Feitosa investiu em nomes do Rio. Entre seus artistas confirmados até então estão Claudio Lins, seu pai Ivan Lins, o violonista João Camarero, a sambista Ana Costa, a compositora e cantora Joyce Moreno, a atriz e cantora Laila Garin, o também violonista Zé Paulo Becker e o próprio Marcos Valle.
Não há uma pretensão de se monetizar as iniciativas, tanto de Beto quanto de Rubens. O discurso dos dois discorre sobre a necessidade de se mostrar que há como fazer algo mesmo nesses dias de confinamento responsável. No entanto, o momento traz uma segunda preocupação. O tempo de suspensão de atividades nas casas de shows pode levar algumas delas ao fechamento. “A casa custa caro”, diz Rubens. “São 40 funcionários, e o que se paga de impostos é muito alto. Estamos na expectativa de que venham medidas dos poderes públicos, como já houve em países como a Alemanha, para que casas como a nossa não fechem. Não sabemos se aguentamos muito tempo assim. Estamos fazendo as contas e não sabemos se aguentamos um mês assim.”
Paula Lavigne, que conseguiu um feito raro no fragmentado meio musical, que é o de organizar um grupo de trabalho com o movimento Procure Saber, diz que o problema não serão os cantores consagrados como seu marido, Caetano Veloso. “Caetano está em casa, aproveitando para compor as músicas de seu próximo disco. Tem 77 anos e uma carreira consolidada. O problema que preocupa é uma cadeia do setor artístico e das pequenas casas, dos pequenos artistas, assim como os técnicos de som, roadies, seguranças. Cantar em casa é bacana, mas o que vai acontecer com essa gente é o mais importante.”
Ela afirma ainda que não pensa em pedir ajuda ao governo federal via sua representante da Cultura, Regina Duarte. “Pra quê? Não tenho nada contra Regina e jamais vou falar mal de sua pessoa, sou contra artistas falarem mal de artistas, mas por que vou pedir algo a uma mulher alinhada a um presidente que pensa como o Jair Bolsonaro?” Ela afirma que um pedido de socorro seria como levantar uma bola para que Bolsonaro cortasse em sua cabeça. “Posso imaginar ele dizendo, depois de tudo o que vem fazendo pelo setor cultural, ‘bem feito pra vocês’.”
Como ficam as casas de shows com uma paralisação sem prazo de retorno? O poder público pode entrar com socorro financeiro como têm feito autoridades em países como a Alemanha? Segundo o secretário estadual de Cultura e Economia Criativa de São Paulo, Sergio Sá Leitão, esse é o setor de produção de conteúdo presencial mais afetado pelo novo coronavírus. “Fomos de 100 a zero em duas semanas.

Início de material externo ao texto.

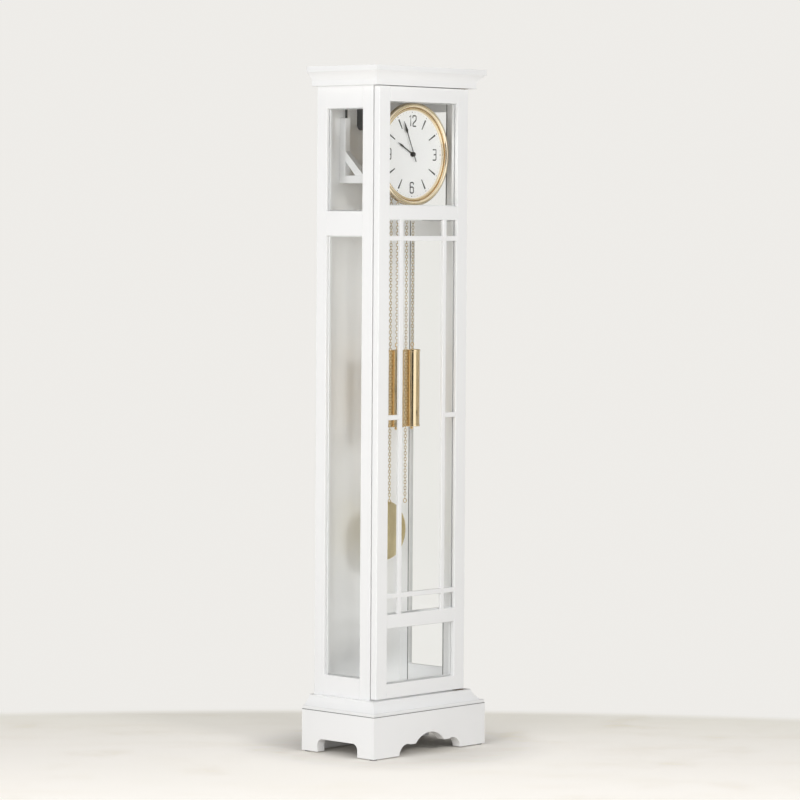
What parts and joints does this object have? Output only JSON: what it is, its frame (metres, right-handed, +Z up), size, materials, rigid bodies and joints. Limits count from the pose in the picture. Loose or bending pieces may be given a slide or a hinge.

Estávamos em um bom momento e agora a expectativa é de que essa situação dure pelo menos mais três meses”, afirma.
Sá Leitão estima que vá haver uma perda nos negócios ligados à Cultura de cerca de R$ 34,5 bilhões, o equivalente a 1.7% do PIB do Estado de São Paulo. “E a economia criativa estava em crescimento, estamos em um momento dramático”, explica.
O secretário responde a alguns questionamentos feitos por Rubens Amatto, da Casa de Francisca. Afinal, pode sua secretaria ajudar os empresários nesse momento como, por exemplo, abrindo mão de receber impostos estaduais até suas recuperações econômicas?

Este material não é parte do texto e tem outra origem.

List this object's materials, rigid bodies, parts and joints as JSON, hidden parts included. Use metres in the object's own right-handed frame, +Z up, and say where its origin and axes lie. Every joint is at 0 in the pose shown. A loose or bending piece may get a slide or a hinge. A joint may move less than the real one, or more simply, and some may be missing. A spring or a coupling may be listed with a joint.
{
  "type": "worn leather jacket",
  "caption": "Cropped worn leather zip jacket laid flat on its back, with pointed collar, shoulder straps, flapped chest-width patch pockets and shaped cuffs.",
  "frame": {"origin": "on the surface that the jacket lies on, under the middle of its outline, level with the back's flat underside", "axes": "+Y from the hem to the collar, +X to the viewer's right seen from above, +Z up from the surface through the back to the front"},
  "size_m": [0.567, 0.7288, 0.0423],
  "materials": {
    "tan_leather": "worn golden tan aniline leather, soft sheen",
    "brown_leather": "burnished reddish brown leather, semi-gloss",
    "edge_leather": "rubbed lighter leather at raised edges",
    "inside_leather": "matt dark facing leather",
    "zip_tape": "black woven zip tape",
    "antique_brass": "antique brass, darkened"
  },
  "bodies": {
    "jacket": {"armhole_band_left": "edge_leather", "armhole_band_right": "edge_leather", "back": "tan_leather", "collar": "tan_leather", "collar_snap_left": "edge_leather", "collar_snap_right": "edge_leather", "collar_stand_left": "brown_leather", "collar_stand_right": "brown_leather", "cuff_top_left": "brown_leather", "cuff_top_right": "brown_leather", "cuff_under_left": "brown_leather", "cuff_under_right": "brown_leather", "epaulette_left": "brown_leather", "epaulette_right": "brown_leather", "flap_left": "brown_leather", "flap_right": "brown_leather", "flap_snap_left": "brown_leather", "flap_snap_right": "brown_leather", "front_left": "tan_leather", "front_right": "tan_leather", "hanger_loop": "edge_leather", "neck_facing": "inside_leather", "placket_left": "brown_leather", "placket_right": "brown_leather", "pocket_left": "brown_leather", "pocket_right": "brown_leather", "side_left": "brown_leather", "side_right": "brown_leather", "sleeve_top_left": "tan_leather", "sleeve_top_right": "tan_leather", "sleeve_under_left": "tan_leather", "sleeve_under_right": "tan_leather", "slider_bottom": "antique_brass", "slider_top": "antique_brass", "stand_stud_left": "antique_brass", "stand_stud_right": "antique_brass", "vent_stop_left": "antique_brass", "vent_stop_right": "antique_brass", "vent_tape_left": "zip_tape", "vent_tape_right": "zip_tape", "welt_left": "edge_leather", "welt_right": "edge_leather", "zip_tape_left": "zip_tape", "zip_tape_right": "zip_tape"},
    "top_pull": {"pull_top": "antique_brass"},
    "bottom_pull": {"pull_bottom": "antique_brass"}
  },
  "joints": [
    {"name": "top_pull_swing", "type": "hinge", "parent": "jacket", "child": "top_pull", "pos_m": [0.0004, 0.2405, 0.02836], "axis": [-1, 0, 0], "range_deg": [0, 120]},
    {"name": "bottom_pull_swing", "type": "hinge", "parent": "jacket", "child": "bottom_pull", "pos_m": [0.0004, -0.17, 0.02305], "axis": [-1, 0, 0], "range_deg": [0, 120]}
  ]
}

“Os únicos impostos estaduais que as casas pagam são referentes às mercadorias que elas vendem. Se não vendem, não vão pagar. No caso, os impostos são mais municipais e federais.”

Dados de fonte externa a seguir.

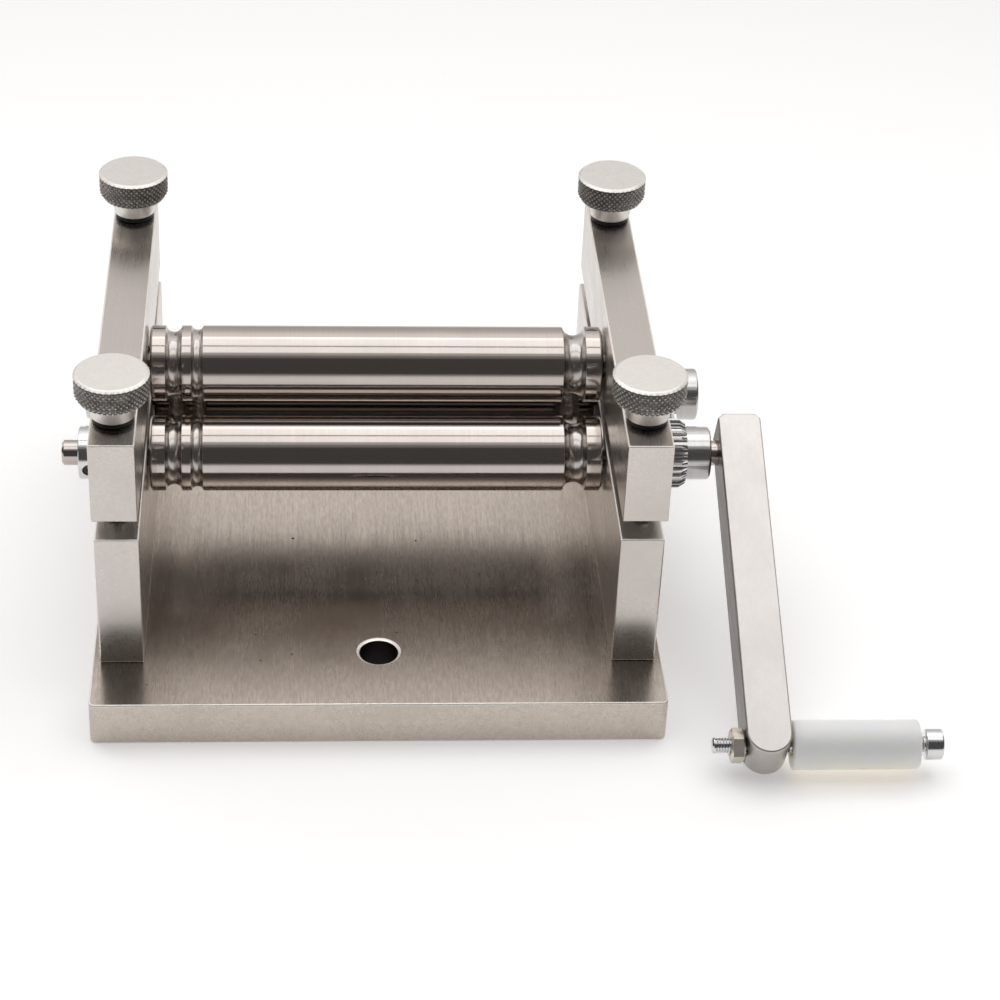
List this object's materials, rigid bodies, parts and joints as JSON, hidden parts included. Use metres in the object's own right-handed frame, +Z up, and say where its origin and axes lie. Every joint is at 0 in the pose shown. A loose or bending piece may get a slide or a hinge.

O secretário diz ainda que, diferentemente do governo federal, o Estado não tem instrumentos que permitam emitir moedas e títulos, os chamados instrumentos anticíclicos. “Não podemos ser fontes se recursos.” Ainda assim, ele diz algo que pode trazer uma boa notícia ao setor: o governador João Doria criou um grupo de trabalho para recuperação econômica priorizando três setores: cultura e economia criativa, turismo e viagens e comércio e varejo. “Vamos fechar um pacote de medidas na próxima reunião desse grupo, que será na quinta-feira. E vamos fazer o que for possível”, acrescenta.